Directive.
Repeat only the lines running from the beginning of the material through the line that contains "return radii".

Data.
/---
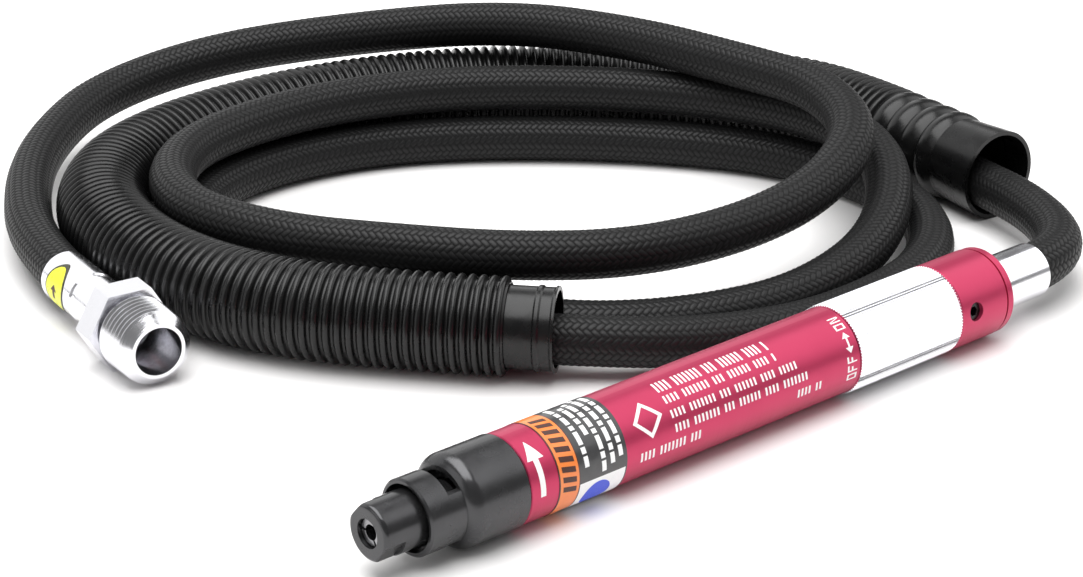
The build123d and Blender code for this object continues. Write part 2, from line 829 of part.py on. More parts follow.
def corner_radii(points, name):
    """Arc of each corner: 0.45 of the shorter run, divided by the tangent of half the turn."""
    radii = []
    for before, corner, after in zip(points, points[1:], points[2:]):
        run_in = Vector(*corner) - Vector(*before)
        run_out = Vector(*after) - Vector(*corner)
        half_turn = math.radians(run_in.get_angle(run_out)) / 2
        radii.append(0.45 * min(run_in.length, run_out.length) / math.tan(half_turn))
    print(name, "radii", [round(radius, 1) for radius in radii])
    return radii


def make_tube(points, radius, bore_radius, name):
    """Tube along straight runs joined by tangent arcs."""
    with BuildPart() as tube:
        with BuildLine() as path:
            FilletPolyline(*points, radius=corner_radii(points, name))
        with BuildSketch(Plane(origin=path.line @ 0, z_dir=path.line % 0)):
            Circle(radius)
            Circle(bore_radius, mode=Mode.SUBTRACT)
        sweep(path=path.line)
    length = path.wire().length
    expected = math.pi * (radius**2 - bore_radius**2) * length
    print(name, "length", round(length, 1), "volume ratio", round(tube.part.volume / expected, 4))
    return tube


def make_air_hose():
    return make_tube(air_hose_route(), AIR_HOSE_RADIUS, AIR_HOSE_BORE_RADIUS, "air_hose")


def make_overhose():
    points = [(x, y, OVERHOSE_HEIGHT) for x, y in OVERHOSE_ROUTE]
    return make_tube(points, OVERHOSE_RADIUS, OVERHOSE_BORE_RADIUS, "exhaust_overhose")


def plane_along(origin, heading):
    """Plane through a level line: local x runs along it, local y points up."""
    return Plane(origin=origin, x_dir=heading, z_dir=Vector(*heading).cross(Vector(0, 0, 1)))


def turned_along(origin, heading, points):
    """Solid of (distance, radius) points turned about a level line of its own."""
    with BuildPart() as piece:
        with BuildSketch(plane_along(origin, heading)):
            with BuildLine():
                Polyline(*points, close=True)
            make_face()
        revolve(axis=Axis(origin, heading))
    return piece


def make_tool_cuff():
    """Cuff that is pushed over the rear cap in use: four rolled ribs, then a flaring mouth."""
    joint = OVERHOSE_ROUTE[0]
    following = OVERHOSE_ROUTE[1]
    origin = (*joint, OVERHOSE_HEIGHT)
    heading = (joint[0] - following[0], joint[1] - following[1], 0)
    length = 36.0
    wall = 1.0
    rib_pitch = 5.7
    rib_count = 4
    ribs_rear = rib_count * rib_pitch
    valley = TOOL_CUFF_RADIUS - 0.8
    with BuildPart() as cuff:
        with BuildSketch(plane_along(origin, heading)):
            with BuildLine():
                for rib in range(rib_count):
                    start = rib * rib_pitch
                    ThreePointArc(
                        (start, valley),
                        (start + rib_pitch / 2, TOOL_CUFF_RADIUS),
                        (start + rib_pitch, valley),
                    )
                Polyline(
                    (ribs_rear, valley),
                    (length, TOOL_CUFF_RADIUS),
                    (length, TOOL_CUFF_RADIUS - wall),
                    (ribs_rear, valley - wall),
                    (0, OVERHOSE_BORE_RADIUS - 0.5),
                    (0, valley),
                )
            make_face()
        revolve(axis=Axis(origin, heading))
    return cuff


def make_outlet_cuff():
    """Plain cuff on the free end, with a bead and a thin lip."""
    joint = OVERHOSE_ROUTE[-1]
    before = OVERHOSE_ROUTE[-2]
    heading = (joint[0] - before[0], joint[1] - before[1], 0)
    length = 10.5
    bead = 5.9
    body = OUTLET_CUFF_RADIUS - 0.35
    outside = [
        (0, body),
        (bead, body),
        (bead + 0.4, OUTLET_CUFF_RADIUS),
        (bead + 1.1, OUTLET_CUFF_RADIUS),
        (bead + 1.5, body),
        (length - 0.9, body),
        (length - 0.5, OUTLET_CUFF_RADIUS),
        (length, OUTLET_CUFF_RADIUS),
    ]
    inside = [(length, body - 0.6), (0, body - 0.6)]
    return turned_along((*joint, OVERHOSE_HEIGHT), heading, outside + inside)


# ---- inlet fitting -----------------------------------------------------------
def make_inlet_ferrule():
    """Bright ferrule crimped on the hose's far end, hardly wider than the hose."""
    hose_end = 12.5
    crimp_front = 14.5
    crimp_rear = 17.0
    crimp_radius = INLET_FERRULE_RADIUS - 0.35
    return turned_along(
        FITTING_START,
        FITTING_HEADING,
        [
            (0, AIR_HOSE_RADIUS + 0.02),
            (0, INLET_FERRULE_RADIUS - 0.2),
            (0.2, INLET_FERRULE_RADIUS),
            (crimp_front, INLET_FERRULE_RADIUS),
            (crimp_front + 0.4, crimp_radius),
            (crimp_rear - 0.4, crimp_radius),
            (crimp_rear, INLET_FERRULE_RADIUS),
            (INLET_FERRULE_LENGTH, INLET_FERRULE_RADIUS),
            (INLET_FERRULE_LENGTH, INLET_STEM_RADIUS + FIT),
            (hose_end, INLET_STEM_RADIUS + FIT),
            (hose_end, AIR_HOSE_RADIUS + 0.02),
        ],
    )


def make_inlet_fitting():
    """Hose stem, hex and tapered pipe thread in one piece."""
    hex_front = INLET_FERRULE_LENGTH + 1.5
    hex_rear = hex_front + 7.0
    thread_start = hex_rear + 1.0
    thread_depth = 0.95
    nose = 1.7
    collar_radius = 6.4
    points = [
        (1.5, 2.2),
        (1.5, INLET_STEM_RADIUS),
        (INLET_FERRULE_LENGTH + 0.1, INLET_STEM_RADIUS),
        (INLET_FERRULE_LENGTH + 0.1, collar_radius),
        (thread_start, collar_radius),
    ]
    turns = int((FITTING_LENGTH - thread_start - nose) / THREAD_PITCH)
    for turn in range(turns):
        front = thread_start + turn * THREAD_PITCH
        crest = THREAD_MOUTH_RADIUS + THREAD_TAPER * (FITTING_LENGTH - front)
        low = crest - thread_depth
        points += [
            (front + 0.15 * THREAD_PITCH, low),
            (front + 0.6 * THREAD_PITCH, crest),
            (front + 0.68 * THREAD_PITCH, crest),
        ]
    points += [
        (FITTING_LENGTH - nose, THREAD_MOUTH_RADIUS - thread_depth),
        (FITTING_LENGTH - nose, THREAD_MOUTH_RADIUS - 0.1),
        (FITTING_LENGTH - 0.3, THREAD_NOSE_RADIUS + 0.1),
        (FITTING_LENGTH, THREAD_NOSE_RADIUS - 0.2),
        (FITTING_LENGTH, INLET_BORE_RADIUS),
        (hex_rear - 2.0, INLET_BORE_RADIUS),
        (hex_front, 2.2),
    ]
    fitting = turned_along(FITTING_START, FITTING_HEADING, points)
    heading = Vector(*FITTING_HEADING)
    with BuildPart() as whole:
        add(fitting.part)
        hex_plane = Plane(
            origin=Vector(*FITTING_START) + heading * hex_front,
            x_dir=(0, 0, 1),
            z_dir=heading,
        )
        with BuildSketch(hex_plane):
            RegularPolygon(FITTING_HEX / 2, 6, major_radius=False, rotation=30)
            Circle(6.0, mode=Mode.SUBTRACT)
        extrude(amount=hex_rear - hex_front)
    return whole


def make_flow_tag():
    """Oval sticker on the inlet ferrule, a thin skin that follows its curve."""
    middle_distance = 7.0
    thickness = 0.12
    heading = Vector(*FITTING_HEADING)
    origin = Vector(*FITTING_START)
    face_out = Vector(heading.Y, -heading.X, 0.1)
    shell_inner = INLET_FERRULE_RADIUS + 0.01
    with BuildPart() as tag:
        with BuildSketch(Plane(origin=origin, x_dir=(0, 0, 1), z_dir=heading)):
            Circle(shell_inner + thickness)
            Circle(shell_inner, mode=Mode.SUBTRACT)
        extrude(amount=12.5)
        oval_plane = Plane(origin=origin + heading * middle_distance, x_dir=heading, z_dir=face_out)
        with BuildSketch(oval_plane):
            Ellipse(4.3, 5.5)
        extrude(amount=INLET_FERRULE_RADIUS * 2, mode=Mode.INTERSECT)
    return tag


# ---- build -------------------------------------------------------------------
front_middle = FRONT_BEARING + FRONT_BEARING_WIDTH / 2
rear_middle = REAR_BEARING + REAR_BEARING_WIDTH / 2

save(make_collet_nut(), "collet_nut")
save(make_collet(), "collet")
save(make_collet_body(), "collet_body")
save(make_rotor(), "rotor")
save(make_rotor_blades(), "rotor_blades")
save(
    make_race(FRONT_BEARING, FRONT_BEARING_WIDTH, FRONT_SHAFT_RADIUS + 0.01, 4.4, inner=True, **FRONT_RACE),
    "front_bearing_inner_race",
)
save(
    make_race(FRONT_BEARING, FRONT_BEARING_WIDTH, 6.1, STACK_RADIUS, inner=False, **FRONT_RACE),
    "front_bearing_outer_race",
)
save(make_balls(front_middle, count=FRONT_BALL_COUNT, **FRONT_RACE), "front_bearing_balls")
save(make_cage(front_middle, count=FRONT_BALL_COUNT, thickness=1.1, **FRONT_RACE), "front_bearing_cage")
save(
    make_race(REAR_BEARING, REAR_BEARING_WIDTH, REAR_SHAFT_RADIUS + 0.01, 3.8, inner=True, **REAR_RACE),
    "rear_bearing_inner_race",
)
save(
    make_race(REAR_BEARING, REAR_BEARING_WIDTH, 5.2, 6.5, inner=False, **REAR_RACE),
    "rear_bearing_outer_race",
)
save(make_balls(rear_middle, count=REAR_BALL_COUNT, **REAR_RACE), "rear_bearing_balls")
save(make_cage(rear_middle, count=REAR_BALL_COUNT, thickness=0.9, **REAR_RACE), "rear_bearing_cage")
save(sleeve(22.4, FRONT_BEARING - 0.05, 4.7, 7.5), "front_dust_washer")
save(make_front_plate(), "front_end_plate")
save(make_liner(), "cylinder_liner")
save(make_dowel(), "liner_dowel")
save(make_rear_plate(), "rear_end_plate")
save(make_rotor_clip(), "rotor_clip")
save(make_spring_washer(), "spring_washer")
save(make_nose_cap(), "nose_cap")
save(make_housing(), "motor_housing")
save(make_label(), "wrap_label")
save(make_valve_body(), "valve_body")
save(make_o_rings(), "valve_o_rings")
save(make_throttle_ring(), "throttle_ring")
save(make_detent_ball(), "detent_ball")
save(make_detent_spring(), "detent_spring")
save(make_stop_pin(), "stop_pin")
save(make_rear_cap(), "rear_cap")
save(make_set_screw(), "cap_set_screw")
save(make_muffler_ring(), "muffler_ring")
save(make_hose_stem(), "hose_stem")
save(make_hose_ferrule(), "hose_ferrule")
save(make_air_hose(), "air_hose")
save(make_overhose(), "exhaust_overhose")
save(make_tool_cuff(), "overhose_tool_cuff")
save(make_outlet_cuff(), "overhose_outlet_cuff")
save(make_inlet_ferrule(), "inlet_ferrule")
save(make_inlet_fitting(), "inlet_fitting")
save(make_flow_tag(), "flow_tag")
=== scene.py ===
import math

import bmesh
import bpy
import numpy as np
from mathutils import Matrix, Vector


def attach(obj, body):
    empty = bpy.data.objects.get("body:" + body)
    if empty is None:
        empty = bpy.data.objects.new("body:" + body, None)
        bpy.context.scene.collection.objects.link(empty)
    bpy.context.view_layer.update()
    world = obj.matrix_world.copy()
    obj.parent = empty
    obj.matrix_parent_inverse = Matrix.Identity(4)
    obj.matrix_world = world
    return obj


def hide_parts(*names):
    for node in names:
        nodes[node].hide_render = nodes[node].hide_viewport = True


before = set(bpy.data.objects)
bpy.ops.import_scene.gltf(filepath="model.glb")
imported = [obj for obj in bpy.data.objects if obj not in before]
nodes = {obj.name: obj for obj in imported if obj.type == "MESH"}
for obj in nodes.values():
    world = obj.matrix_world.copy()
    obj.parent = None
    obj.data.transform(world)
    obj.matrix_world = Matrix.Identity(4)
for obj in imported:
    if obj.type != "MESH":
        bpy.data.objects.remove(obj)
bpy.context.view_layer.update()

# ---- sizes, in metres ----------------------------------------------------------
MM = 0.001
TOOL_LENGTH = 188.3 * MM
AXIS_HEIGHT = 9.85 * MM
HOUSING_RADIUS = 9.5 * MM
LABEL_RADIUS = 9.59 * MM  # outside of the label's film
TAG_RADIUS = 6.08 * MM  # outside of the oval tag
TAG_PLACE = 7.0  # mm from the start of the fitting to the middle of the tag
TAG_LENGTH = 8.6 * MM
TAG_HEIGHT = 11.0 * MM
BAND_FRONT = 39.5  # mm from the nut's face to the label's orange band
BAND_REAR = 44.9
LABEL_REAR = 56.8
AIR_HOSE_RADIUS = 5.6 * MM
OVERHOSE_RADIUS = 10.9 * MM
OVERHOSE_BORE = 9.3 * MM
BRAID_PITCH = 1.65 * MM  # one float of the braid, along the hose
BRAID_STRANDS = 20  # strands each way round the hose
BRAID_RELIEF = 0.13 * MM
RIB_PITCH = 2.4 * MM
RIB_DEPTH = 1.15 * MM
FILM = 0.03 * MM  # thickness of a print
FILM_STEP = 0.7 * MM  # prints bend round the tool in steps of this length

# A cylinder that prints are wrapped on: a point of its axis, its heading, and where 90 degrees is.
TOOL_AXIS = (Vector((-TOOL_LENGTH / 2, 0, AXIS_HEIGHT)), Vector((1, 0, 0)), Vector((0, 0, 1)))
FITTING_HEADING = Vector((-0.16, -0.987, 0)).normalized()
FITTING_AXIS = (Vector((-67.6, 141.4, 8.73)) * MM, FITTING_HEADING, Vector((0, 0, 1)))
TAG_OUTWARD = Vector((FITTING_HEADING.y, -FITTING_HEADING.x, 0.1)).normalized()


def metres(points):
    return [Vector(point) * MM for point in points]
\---
Reply to the exercise.
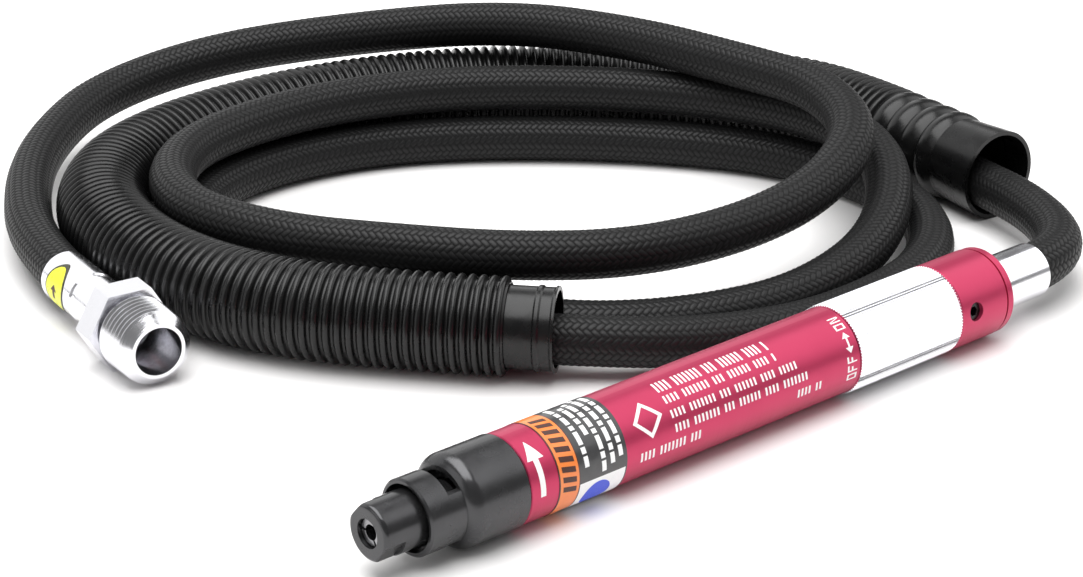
The build123d and Blender code for this object continues. Write part 2, from line 829 of part.py on. More parts follow.
def corner_radii(points, name):
    """Arc of each corner: 0.45 of the shorter run, divided by the tangent of half the turn."""
    radii = []
    for before, corner, after in zip(points, points[1:], points[2:]):
        run_in = Vector(*corner) - Vector(*before)
        run_out = Vector(*after) - Vector(*corner)
        half_turn = math.radians(run_in.get_angle(run_out)) / 2
        radii.append(0.45 * min(run_in.length, run_out.length) / math.tan(half_turn))
    print(name, "radii", [round(radius, 1) for radius in radii])
    return radii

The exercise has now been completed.